● **INSTRUCTION**
Nothing outside the stretch should be returned: give exactly the lines from the line containing "return disc.part" through the line containing "obj.data = obj.data.copy()", including both.

● **PROVIDED MATERIAL**
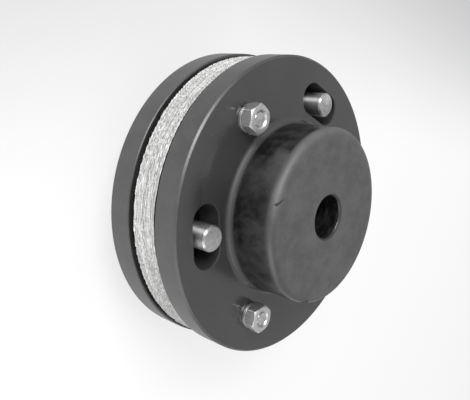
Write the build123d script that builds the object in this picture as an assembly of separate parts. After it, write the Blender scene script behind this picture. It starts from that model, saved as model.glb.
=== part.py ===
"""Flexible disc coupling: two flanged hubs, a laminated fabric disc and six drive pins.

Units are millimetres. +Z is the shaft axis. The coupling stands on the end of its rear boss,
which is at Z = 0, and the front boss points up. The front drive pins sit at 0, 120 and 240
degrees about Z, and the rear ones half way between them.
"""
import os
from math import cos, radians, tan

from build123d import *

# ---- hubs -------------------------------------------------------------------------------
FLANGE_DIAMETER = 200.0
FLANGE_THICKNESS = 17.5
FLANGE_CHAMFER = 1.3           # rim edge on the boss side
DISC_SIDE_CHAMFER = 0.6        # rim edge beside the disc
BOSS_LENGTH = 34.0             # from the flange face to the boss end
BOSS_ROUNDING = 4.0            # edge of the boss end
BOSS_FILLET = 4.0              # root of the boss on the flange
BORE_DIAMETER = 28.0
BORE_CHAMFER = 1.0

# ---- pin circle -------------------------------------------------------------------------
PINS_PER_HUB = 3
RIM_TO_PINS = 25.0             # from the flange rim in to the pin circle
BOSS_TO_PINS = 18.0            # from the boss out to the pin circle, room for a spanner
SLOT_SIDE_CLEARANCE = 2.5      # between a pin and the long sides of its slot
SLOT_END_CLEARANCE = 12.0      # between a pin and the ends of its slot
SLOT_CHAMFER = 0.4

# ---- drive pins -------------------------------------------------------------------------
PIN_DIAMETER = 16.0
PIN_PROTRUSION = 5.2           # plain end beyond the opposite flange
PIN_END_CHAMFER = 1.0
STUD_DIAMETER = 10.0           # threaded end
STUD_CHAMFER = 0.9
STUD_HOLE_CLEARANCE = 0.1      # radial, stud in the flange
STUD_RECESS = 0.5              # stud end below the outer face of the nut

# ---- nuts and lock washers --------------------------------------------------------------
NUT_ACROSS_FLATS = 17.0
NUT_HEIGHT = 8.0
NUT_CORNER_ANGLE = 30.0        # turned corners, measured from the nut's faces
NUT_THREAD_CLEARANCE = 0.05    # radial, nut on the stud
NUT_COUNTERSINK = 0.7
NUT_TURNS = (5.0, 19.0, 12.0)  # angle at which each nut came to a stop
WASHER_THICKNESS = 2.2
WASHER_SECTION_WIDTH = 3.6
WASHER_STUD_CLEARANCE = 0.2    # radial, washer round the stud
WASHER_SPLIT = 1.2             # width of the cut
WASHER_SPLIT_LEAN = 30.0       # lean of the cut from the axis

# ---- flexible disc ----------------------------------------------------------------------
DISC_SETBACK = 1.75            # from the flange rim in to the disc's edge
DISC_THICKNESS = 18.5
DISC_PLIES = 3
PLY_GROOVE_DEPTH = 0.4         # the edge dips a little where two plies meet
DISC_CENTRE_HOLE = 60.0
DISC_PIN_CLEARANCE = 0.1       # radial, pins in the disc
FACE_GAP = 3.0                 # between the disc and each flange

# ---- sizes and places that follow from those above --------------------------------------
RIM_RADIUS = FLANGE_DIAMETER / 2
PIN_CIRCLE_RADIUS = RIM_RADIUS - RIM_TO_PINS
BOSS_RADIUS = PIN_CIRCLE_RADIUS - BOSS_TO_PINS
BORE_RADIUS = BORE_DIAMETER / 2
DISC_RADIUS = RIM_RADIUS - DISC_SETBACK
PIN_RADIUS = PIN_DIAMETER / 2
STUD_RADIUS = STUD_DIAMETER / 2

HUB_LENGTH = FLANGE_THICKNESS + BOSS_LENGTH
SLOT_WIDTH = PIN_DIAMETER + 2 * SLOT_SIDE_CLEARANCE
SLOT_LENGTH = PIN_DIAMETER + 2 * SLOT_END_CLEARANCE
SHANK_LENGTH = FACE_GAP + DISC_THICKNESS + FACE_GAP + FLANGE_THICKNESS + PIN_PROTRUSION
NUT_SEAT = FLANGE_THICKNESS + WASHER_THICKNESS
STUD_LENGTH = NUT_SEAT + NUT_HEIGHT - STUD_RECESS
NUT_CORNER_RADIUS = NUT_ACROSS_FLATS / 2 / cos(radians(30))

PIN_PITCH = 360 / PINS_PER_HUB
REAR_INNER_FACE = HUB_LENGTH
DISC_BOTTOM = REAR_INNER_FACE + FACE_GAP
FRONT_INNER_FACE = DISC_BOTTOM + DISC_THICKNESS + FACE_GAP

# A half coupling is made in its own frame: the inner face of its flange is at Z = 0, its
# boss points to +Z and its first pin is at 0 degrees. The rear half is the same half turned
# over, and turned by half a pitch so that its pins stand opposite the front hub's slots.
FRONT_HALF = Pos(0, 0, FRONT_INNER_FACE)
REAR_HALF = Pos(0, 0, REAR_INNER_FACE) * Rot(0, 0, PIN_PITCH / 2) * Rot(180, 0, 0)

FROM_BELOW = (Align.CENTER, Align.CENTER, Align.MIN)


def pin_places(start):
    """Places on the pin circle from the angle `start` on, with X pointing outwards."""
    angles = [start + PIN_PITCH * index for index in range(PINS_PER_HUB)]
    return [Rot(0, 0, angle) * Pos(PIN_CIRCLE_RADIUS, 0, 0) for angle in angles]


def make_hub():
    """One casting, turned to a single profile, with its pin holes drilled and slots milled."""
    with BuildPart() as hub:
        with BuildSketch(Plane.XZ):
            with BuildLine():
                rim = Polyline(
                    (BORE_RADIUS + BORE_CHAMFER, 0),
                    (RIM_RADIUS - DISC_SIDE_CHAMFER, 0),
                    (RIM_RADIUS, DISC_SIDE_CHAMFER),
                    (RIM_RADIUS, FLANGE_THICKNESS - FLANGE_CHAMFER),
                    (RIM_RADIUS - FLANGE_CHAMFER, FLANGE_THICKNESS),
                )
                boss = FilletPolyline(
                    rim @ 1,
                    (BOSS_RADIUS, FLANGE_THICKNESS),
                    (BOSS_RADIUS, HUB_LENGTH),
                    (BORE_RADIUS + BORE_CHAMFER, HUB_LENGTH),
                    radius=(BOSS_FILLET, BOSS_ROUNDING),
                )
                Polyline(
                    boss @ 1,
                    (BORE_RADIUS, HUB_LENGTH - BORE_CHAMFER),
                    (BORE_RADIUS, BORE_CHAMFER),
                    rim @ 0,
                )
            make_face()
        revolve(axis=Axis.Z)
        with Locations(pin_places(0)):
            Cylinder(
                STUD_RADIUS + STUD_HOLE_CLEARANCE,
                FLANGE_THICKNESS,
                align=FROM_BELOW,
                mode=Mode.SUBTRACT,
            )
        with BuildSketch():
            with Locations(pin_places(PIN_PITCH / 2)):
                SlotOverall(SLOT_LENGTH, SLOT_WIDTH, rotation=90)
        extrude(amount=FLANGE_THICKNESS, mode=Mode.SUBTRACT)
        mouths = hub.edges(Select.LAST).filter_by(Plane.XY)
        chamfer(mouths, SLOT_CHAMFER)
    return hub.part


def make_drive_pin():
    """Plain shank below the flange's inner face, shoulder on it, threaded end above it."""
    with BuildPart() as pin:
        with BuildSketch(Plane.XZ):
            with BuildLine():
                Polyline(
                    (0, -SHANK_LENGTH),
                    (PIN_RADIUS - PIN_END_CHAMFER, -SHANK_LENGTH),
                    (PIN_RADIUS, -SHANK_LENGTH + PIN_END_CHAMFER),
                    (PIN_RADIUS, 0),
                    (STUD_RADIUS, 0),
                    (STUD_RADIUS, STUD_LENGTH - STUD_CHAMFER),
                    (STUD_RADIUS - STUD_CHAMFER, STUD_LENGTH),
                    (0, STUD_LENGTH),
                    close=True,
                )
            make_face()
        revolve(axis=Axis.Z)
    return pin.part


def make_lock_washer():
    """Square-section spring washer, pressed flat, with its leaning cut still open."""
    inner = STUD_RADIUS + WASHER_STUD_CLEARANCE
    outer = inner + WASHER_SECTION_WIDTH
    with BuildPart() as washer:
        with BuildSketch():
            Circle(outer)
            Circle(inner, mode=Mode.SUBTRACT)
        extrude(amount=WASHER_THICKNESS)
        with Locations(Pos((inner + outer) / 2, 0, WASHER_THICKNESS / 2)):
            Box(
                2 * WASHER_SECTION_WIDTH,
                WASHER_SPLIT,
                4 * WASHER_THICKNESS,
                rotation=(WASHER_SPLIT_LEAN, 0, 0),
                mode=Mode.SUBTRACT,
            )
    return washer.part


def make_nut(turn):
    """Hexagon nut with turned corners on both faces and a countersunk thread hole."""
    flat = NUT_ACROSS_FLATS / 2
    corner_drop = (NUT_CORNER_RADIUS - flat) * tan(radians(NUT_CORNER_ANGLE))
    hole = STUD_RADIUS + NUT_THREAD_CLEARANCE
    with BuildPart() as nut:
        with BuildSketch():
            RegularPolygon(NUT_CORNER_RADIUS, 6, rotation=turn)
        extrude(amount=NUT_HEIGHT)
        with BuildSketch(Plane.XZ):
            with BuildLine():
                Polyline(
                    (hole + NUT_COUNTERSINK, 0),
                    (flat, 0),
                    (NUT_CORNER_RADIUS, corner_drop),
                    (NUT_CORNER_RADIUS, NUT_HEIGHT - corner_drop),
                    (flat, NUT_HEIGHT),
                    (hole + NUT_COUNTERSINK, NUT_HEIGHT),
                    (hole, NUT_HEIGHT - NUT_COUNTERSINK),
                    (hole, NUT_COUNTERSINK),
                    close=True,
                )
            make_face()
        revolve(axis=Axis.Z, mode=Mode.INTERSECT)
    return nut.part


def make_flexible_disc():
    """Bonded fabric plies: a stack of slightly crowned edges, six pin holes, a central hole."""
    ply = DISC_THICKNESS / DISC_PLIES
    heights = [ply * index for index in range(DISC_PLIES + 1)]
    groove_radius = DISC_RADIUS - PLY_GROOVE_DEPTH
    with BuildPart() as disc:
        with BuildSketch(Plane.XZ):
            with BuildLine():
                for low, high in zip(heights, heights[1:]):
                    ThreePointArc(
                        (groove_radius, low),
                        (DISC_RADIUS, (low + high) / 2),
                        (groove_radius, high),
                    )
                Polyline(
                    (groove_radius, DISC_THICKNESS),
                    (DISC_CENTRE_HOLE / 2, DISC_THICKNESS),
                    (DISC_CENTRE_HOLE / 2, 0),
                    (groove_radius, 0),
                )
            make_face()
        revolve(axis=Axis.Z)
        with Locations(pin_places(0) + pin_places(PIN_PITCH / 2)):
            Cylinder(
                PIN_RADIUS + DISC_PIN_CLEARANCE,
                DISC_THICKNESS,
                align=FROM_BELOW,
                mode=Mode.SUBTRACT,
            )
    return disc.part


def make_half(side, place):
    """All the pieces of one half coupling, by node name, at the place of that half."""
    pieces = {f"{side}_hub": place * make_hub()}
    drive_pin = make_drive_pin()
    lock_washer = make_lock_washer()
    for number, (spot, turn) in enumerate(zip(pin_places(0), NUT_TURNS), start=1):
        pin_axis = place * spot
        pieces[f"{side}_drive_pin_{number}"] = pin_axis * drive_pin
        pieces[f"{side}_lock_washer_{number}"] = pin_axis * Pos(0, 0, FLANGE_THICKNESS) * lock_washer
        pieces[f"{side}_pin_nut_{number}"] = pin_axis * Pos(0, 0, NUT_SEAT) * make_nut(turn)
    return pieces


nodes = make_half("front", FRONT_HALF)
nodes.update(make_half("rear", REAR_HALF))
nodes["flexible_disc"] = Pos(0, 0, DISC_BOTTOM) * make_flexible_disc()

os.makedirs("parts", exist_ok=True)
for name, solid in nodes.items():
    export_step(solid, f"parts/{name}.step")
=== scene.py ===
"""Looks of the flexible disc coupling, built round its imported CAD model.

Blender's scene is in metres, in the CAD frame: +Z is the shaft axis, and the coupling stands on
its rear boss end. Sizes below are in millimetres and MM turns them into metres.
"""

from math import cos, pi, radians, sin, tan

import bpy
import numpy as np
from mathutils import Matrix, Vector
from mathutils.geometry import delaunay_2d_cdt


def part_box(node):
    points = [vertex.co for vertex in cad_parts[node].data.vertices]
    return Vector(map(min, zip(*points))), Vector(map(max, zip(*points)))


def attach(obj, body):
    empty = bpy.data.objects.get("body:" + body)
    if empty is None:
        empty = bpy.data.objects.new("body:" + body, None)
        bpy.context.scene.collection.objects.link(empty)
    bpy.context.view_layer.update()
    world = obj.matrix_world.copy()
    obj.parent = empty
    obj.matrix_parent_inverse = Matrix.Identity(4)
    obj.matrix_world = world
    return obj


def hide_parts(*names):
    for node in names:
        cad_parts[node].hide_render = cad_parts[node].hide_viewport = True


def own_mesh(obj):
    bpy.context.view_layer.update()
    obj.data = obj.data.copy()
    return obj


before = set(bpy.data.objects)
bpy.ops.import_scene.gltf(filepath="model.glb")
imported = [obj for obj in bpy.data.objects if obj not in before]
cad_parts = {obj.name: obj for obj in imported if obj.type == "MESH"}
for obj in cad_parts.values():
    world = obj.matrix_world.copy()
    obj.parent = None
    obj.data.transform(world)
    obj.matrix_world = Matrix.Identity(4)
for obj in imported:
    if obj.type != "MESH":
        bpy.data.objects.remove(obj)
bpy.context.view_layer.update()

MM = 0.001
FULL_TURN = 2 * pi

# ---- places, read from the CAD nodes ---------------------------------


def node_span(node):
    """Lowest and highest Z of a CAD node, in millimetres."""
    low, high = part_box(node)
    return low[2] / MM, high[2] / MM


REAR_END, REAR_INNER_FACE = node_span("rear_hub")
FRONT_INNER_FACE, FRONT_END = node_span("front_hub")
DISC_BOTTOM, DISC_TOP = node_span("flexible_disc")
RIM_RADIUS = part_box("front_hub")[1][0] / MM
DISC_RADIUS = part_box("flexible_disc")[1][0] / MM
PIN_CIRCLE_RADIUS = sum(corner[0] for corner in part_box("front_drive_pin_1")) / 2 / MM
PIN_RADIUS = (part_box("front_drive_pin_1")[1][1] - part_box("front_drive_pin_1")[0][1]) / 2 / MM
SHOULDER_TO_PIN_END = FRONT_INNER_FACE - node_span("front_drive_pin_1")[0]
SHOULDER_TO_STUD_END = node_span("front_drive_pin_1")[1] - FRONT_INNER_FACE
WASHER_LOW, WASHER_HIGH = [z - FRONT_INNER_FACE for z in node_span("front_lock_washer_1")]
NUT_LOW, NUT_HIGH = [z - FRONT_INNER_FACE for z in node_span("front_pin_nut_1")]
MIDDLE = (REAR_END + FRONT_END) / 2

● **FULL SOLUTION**
    return disc.part


def make_half(side, place):
    """All the pieces of one half coupling, by node name, at the place of that half."""
    pieces = {f"{side}_hub": place * make_hub()}
    drive_pin = make_drive_pin()
    lock_washer = make_lock_washer()
    for number, (spot, turn) in enumerate(zip(pin_places(0), NUT_TURNS), start=1):
        pin_axis = place * spot
        pieces[f"{side}_drive_pin_{number}"] = pin_axis * drive_pin
        pieces[f"{side}_lock_washer_{number}"] = pin_axis * Pos(0, 0, FLANGE_THICKNESS) * lock_washer
        pieces[f"{side}_pin_nut_{number}"] = pin_axis * Pos(0, 0, NUT_SEAT) * make_nut(turn)
    return pieces


nodes = make_half("front", FRONT_HALF)
nodes.update(make_half("rear", REAR_HALF))
nodes["flexible_disc"] = Pos(0, 0, DISC_BOTTOM) * make_flexible_disc()

os.makedirs("parts", exist_ok=True)
for name, solid in nodes.items():
    export_step(solid, f"parts/{name}.step")
=== scene.py ===
"""Looks of the flexible disc coupling, built round its imported CAD model.

Blender's scene is in metres, in the CAD frame: +Z is the shaft axis, and the coupling stands on
its rear boss end. Sizes below are in millimetres and MM turns them into metres.
"""

from math import cos, pi, radians, sin, tan

import bpy
import numpy as np
from mathutils import Matrix, Vector
from mathutils.geometry import delaunay_2d_cdt


def part_box(node):
    points = [vertex.co for vertex in cad_parts[node].data.vertices]
    return Vector(map(min, zip(*points))), Vector(map(max, zip(*points)))


def attach(obj, body):
    empty = bpy.data.objects.get("body:" + body)
    if empty is None:
        empty = bpy.data.objects.new("body:" + body, None)
        bpy.context.scene.collection.objects.link(empty)
    bpy.context.view_layer.update()
    world = obj.matrix_world.copy()
    obj.parent = empty
    obj.matrix_parent_inverse = Matrix.Identity(4)
    obj.matrix_world = world
    return obj


def hide_parts(*names):
    for node in names:
        cad_parts[node].hide_render = cad_parts[node].hide_viewport = True


def own_mesh(obj):
    bpy.context.view_layer.update()
    obj.data = obj.data.copy()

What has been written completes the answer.